The update rule for Lagrange multipliers can be determined from the following relation.

\(\underset{\mathbf{x}\to {{\mathbf{x}}^{*}}}{\mathop{\lim }}\,\nabla A\left( \mathbf{x},\mathbf{\lambda },\mathbf{r} \right)=\nabla L\left( {{\mathbf{x}}^{*}},{{\mathbf{\lambda }}^{*}} \right)\)

This implies

\(\underset{\mathbf{x}\to {{\mathbf{x}}^{*}}}{\mathop{\lim }}\,\left( {{\lambda }_{i}}+{{r}_{i}}{{h}_{i}}\left( \mathbf{x} \right) \right)=\lambda _{i}^{*},\text{ }i=1,2,...,l.\)

Hence, the update rule for Lagrange multipliers is

\(\lambda _{i}^{k+1}=\lambda _{i}^{k}+r_{i}^{k}{{h}_{i}}\left( {{\mathbf{x}}^{k}} \right),\text{ }i=1,2,...,l\)

where, the superscript \(k\) is the iteration of ALM algorithm.

Inequality constraints are transformed into equality constraints by adding slack variables \(\left( {{\theta }_{j}}>0 \right)\). Thus, the augmented Lagrangian becomes

\(A\left( \mathbf{x},\mathbf{\theta },\mathbf{\mu },\mathbf{r} \right)=f\left( \mathbf{x} \right)+\sum\limits_{j=1}^{m}{\left[ {{\mu }_{j}}\left( {{g}_{j}}\left( \mathbf{x} \right)+{{\theta }_{j}} \right)+\frac{1}{2}{{r}_{j}}{{\left( {{g}_{j}}\left( \mathbf{x} \right)+{{\theta }_{j}} \right)}^{2}} \right]}\).

Then, a new primal variables are \(\mathbf{\bar{x}}=\left\{ \mathbf{x},\mathbf{\theta } \right\}\).
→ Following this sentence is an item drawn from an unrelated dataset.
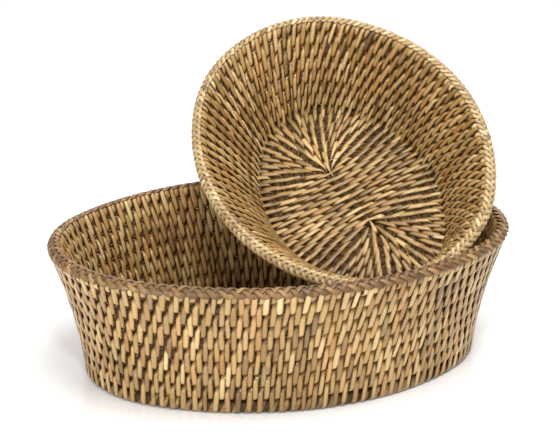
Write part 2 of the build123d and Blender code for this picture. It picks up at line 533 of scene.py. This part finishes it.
def lace_course(basket, index, start, material, rng):
    """The strip that laces turn index of the coil to the next one.

    start is where its first stitch begins, in pitches. Gives the same for the next course.
    """
    in_wall = index >= basket.foot_index
    rings, tangent, length = rod_tables(basket, index)
    gap = np.linalg.norm(rings[1] - rings[0], axis=1).mean()
    count = 2 * round((basket.wall_length if in_wall else length) / basket.weave.pitch / 2)
    lean = math.radians(basket.weave.lean) * (1 if in_wall else BASE_LEAN)
    turn = strip_turn(gap)
    steps = len(turn.travel)
    shift, rise = slant(turn, gap, lean, length / count)
    fill, thick, crown = strip_section(basket, index, turn, gap)
    each = draw_stitches(basket, index, count, rng)

    # One row per point from here on: the same turn over and over, each stitch its own way
    depth = np.abs(turn.facing_out)
    stitch = np.repeat(np.arange(count), steps)
    pick = (stitch, np.tile(np.where(turn.facing_out > 0, 0, 1), count))
    loose = np.tile(np.interp(depth, *LOOSE), count)
    stray = each.slip[stitch] + each.tilt[stitch] * (np.tile(turn.level, count) - 0.5)
    place = (stitch + start + np.tile(shift, count) + stray * loose) / count
    base = around(rings[0], place)
    step = around(rings[1], place) - base
    reach = np.linalg.norm(step, axis=1)
    step = step / reach[:, None]
    out = unit(np.cross(unit(around(tangent, place)), step))
    towards = np.tile(turn.towards, count)
    towards = np.where(towards > gap / 2, towards + reach - gap, towards)
    outwards = np.tile(turn.outwards, count)
    outwards = outwards + np.sign(outwards) * each.proud[pick] * loose
    points = base + step * towards[:, None] + out * outwards[:, None]
    normals = (
        step * np.tile(turn.facing_up, count)[:, None]
        + out * np.tile(turn.facing_out, count)[:, None]
    )

    # A strip fills its share of the room between its neighbours
    grid = points.reshape(count, steps, 3)
    room = np.linalg.norm(np.roll(grid, -1, axis=0) - np.roll(grid, 1, axis=0), axis=2) / 4
    straight = np.where(depth > FACING, math.cos(lean), 1)
    widths = np.maximum(room * fill * straight, LEAST_WIDTH).reshape(-1)
    band = Band(
        points=points,
        normals=normals,
        widths=widths * (1 + (each.width[pick] - 1) * loose),
        thicks=np.tile(thick, count),
        crowns=np.tile(crown, count),
        # The tone takes off painted shade where the strip dives in between the rods
        tone=np.clip(
            each.tone[pick] + each.patch[stitch] - np.tile(np.interp(depth, *DIVE_SHADE), count),
            0, 1,
        ),
        warmth=each.warmth[pick],
        along=np.tile(turn.travel, count) / MM + stitch * FIBRE_JUMP,
    )
    piece = make_band(basket, course_name(basket, index), band, material)
    if in_wall:
        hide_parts(f"{basket.name}_wall_lacing_outside",
                    f"{basket.name}_wall_lacing_inside")
    else:
        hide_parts(f"{basket.name}_base_lacing_under",
                    f"{basket.name}_base_lacing_top")
    return start + 0.5 + rise


def plait_rim(basket, material, slot_name, rng):
    """Three flat strands plaited over the rim rod."""
    weave = basket.weave
    half_length, height, centre = basket.rings[-1]
    flat, length = oval_points(half_length, basket.slot, centre)
    path = np.c_[flat, np.full(len(flat), height)]
    ahead = directions(path)
    rise = basket.rim_up(ahead)
    face = np.cross(ahead, rise)
    waves = round(length / weave.plait_wave)
    count = waves * PLAIT_STEPS
    turn = np.arange(count) / count
    up, out = unit(around(rise, turn)), unit(around(face, turn))
    for strand in range(PLAIT_STRANDS):
        beat = turn * waves + strand / PLAIT_STRANDS
        phase = 2 * math.pi * beat
        wave = np.floor(beat + 0.25).astype(int) % waves
        half = (np.cos(phase) > 0).astype(int)
        wobble = 1 + rng.normal(0, PLAIT_WOBBLE, waves)[wave]
        swing = np.radians(weave.plait_turn + weave.plait_swing * wobble * np.sin(phase))
        radius = ROD_RADIUS + STRIP + PLAIT_CLEAR + weave.plait_lift * np.sin(2 * phase)
        normals = up * np.cos(swing)[:, None] + out * np.sin(swing)[:, None]
        tone = np.clip(rng.normal(PLAIT_TONE, PLAIT_TONE_SPREAD, (waves, 2)), 0, 1)
        warmth = np.clip(rng.normal(PLAIT_WARMTH, PLAIT_WARMTH_SPREAD, waves), 0, 1)
        band = Band(
            points=around(path, turn) + normals * radius[:, None],
            normals=normals,
            widths=weave.plait_width * rng.uniform(*PLAIT_WIDTH_RANGE, waves)[wave],
            thicks=np.full(count, weave.plait_thick),
            crowns=np.full(count, PLAIT_TOP),
            tone=tone[wave, half],
            warmth=warmth[wave],
            along=turn * length / MM + strand * STRAND_JUMP,
        )
        piece = make_band(basket, f"{basket.name}_rim_strand_{strand + 1}", band, material)
        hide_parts(f"{basket.name}_rim_braid")


# ---------------------------------------------------------------- materials

class Nodes:
    """Short calls for building a material's node tree."""

    def __init__(self, name):
        self.material = bpy.data.materials.new(name)
        self.material.use_nodes = True
        self.tree = self.material.node_tree
        self.shader = self.tree.nodes["Principled BSDF"]

    def add(self, kind, **values):
        node = self.tree.nodes.new(kind)
        for key, value in values.items():
            setattr(node, key, value)
        return node

    def feed(self, value, socket):
        """Set a socket to a number or a colour, or link it to another node's output."""
        if isinstance(value, (int, float)):
            socket.default_value = value
        elif isinstance(value, tuple):
            socket.default_value = (*value, 1)
        else:
            self.tree.links.new(value, socket)

    def attribute(self, name):
        return self.add("ShaderNodeAttribute", attribute_name=name).outputs["Fac"]

    def noise(self, vector, scale, detail):
        node = self.add("ShaderNodeTexNoise")
        self.feed(scale, node.inputs["Scale"])
        self.feed(detail, node.inputs["Detail"])
        self.feed(vector, node.inputs["Vector"])
        return node.outputs["Fac"]

    def scaled(self, vector, scale):
        node = self.add("ShaderNodeMapping")
        node.inputs["Scale"].default_value = scale
        self.feed(vector, node.inputs["Vector"])
        return node.outputs["Vector"]

    def math(self, operation, a, b=0.0):
        node = self.add("ShaderNodeMath", operation=operation)
        self.feed(a, node.inputs[0])
        self.feed(b, node.inputs[1])
        return node.outputs[0]

    def swing(self, factor, amount):
        """A noise moved to swing evenly about nought, times an amount."""
        return self.math("MULTIPLY", self.math("SUBTRACT", factor, 0.5), amount)

    def ramp(self, factor, stops):
        node = self.add("ShaderNodeValToRGB")
        ramp = node.color_ramp
        while len(ramp.elements) < len(stops):
            ramp.elements.new(0.5)
        for element, (position, colour) in zip(ramp.elements, stops):
            element.position = position
            element.color = (*colour, 1)
        self.feed(factor, node.inputs["Fac"])
        return node.outputs["Color"]

    def mix(self, factor, a, b):
        node = self.add("ShaderNodeMix", data_type="RGBA")
        self.feed(factor, node.inputs[0])
        self.feed(a, node.inputs[6])
        self.feed(b, node.inputs[7])
        return node.outputs[2]

    def bump(self, height, strength, distance):
        node = self.add("ShaderNodeBump")
        self.feed(strength, node.inputs["Strength"])
        self.feed(distance, node.inputs["Distance"])
        self.feed(height, node.inputs["Height"])
        self.feed(node.outputs["Normal"], self.shader.inputs["Normal"])


def strip_material(name, finish):
    """Split cane: fibres along the strip, painted shade at its edges, stains and a thin
    varnish.
    """
    n = Nodes(name)
    uv = n.add("ShaderNodeUVMap", uv_map="strip").outputs["UV"]
    place = n.add("ShaderNodeTexCoord").outputs["Object"]
    fibre = n.noise(n.scaled(uv, (0.12, 7.0, 1.0)), 1.6, 4.0)
    fine = n.noise(n.scaled(uv, (0.35, 22.0, 1.0)), 1.0, 2.0)
    cloud = n.noise(place, 26.0, 2.0)
    stain = n.noise(place, 95.0, 3.0)
    # On the lacing the tone attribute already carries painted shade where strips dive between
    # the rods
    tone = n.math("ADD", n.attribute("tone"), n.swing(fibre, 0.55))
    tone = n.math("ADD", tone, n.swing(cloud, 0.5))
    colour = n.ramp(tone, finish.tones)
    warmth = n.math("MULTIPLY", n.attribute("warmth"), n.math("ADD", cloud, 0.2))
    colour = n.mix(n.math("MULTIPLY", warmth, 0.75), colour, finish.warm)
    split = n.add("ShaderNodeSeparateXYZ")
    n.feed(uv, split.inputs["Vector"])
    # Painted shade: each strip darkens towards its two edges, where it meets its neighbours
    edge = n.math("ABSOLUTE", n.math("SUBTRACT", split.outputs["Y"], 0.5))
    edge = n.math("POWER", n.math("MULTIPLY", edge, 2.0), 2.5)
    colour = n.mix(n.math("MULTIPLY", edge, 0.55), colour, EDGE_SHADE_COLOUR)
    spots = n.math("GREATER_THAN", stain, 0.69)
    colour = n.mix(n.math("MULTIPLY", spots, 0.35), colour, SPOT_COLOUR)
    rough = n.math("ADD", 0.34, n.math("MULTIPLY", fine, 0.3))
    n.feed(colour, n.shader.inputs["Base Color"])
    n.feed(rough, n.shader.inputs["Roughness"])
    n.feed(finish.coat, n.shader.inputs["Coat Weight"])
    n.feed(0.13, n.shader.inputs["Coat Roughness"])
    n.feed(0.35, n.shader.inputs["Specular IOR Level"])
    n.bump(n.math("ADD", fibre, n.math("MULTIPLY", fine, 0.5)), 0.35, 0.4 * MM)
    return n.material


def core_material():
    """Core cane seen deep between the stitches: dull, brown, with long fibres, painted darker
    than its own tan as painted shade in those gaps.
    """
    n = Nodes("core_cane_fibres")
    place = n.add("ShaderNodeTexCoord").outputs["Object"]
    grain = n.noise(n.scaled(place, (60.0, 60.0, 900.0)), 1.0, 4.0)
    cloud = n.noise(place, 40.0, 2.0)
    tone = n.math("ADD", n.math("MULTIPLY", grain, 0.6), n.math("MULTIPLY", cloud, 0.4))
    n.feed(n.ramp(tone, CORE_AND_SHADE_TONES), n.shader.inputs["Base Color"])
    rough = n.math("ADD", 0.55, n.math("MULTIPLY", grain, 0.3))
    n.feed(rough, n.shader.inputs["Roughness"])
    n.feed(0.15, n.shader.inputs["Specular IOR Level"])
    n.bump(grain, 0.4, 0.4 * MM)
    return n.material


def floor_material():
    """Plain pale floor with a faint satin reflection."""
    n = Nodes("pale_floor")
    place = n.add("ShaderNodeTexCoord").outputs["Object"]
    cloud = n.noise(place, 3.0, 2.0)
    n.feed(n.ramp(cloud, FLOOR_TONES), n.shader.inputs["Base Color"])
    rough = n.math("ADD", 0.10, n.math("MULTIPLY", cloud, 0.05))
    n.feed(rough, n.shader.inputs["Roughness"])
    n.feed(0.55, n.shader.inputs["Specular IOR Level"])
    return n.material


# ---------------------------------------------------------------- the set

def look_at(thing, target):
    """Turn a camera or a light to face a point."""
    direction = np.array(target) - np.array(thing.location)
    flat = math.hypot(direction[0], direction[1])
    thing.rotation_euler = (
        math.atan2(flat, -direction[2]), 0, math.atan2(-direction[0], direction[1])
    )


def add_camera():
    """At the photograph's angle: 18 degrees left of the front, 19 degrees up."""
    target = np.array([-0.7, 0.2, 94.8]) * MM
    turn, climb, distance = math.radians(-18), math.radians(19), 1300 * MM
    camera = bpy.data.cameras.new("camera")
    camera.lens = 130.6
    camera.sensor_width = 36
    thing = bpy.data.objects.new("camera", camera)
    thing.location = target + distance * np.array([
        math.sin(turn) * math.cos(climb), -math.cos(turn) * math.cos(climb), math.sin(climb),
    ])
    look_at(thing, target)
    bpy.context.collection.objects.link(thing)
    bpy.context.scene.camera = thing


def add_area(name, location, size, power):
    """A round soft light that shines at the baskets."""
    light = bpy.data.lights.new(name, "AREA")
    light.shape = "DISK"
    light.size = size
    light.energy = power
    thing = bpy.data.objects.new(name, light)
    thing.location = location
    look_at(thing, (0, 0, 0.06))
    bpy.context.collection.objects.link(thing)


def add_floor(radius=4.0, sides=96):
    height = CAD_BOX[0][2]
    angles = [2 * math.pi * k / sides for k in range(sides)]
    rim = [(radius * math.cos(a), radius * math.sin(a), height) for a in angles]
    mesh = bpy.data.meshes.new("floor")
    mesh.from_pydata(rim, [], [list(range(sides))])
    mesh.materials.append(floor_material())
    floor = bpy.data.objects.new("floor", mesh)
    bpy.context.collection.objects.link(floor)


def add_lights():
    world = bpy.data.worlds.new("studio")
    world.use_nodes = True
    backdrop = world.node_tree.nodes["Background"]
    backdrop.inputs["Color"].default_value = (1, 1, 1, 1)
    backdrop.inputs["Strength"].default_value = 0.75
    bpy.context.scene.world = world
    bpy.context.scene.view_settings.view_transform = "Standard"
    add_area("key_light", (0.22, -0.5, 1.87), 1.3, 29)
    add_area("glint_light", (-0.35, -1.15, 1.35), 0.14, 7)
    add_area("low_light", (-1.2, -1.35, 0.42), 0.8, 15)
    add_area("back_light", (0.3, 1.4, 1.3), 0.8, 5)


def main():
    rng = np.random.default_rng(7)
    add_camera()
    add_floor()
    add_lights()
    lacing = strip_material("split_cane", SPLIT_CANE)
    plaits = {
        "large": (strip_material("plaited_tan", PLAITED_TAN), "rim_braid_tan"),
        "small": (strip_material("plaited_straw", PLAITED_STRAW), "rim_braid_straw"),
    }
    core = core_material()
    for name in BODIES:
        basket = Basket(name)
        for node in basket.coil:
            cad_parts[node].data.materials.clear()
            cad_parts[node].data.materials.append(core)
        start = 0.25
        for index in range(len(basket.rings)):
            start = lace_course(basket, index, start, lacing, rng)
        plait_rim(basket, *plaits[name], rng)


main()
The augmented Lagrangian should satisfy the optimality condition for slack variable \({{\theta }_{j}}\).

\(\nabla_{\theta}, \mathbf{A} \left( \mathbf{x},\mathbf{\theta },\mathbf{\mu },\mathbf{r} \right) = \sum\limits_{j=1}^{m} { \left( {\mu}_j+{r}_j \left( {g}_j \left( x \right) + {\theta}_j \right) \right) }= 0\)

Hence, an optimum of slack variable \({{\theta }_{j}}\) is

\(\theta _{j}^{*}=\max \left\{ 0,-\frac{{{\mu }_{j}}}{{{r}_{j}}}-{{g}_{j}}\left( \mathbf{x} \right) \right\}\).

Now, these optimum values are substituted into the originally transformed form.

\({{g}_{j}}(x)+\theta _{j}^{*}={{g}_{j}}(x)+\max \left\{ 0,-\frac{{{\mu }_{j}}}{{{r}_{j}}}-{{g}_{j}}\left( \mathbf{x} \right) \right\}=\max \left\{ {{g}_{j}}(x),-\frac{{{\mu }_{j}}}{{{r}_{j}}} \right\}\)

Hence, the augmented Lagrangian for inequality constraints are transformed into the following simple functional.

\(A\left( \mathbf{x},\mathbf{\mu },\mathbf{r} \right)=f\left( \mathbf{x} \right)+\sum\limits_{j=1}^{m}{\left[ {{\mu }_{j}}{{\Psi }_{j}}\left( \mathbf{x},{{\mu }_{j}},{{r}_{j}} \right)+\frac{1}{2}{{r}_{j}}{{\Psi }_{j}}{{\left( \mathbf{x},{{\mu }_{j}},{{r}_{j}} \right)}^{2}} \right]}\)

where, \({{\Psi }_{j}}\left( \mathbf{x},{{\mu }_{j}},{{r}_{j}} \right)=\max \left\{ {{g}_{j}}\left( \mathbf{x} \right),-\frac{{{\mu }_{j}}}{{{r}_{j}}} \right\}\). Also, the Lagrange multiplier update rule is defined as

\(\mu _{j}^{k+1}=\mu _{j}^{k}+{{r}_{j}}{{\Psi }_{j}}\left( {{\mathbf{x}}^{k}},\mu _{j}^{k},r_{j}^{k} \right),\text{ }j=1,2,...,l\).

In order to sequentially solve the augmented Lagrangian, AutoDesign uses quasi-Newton (BFGS) for \(n\le 50\) and conjugate gradient method (Hestnes-Stiefel) for \(n>50\).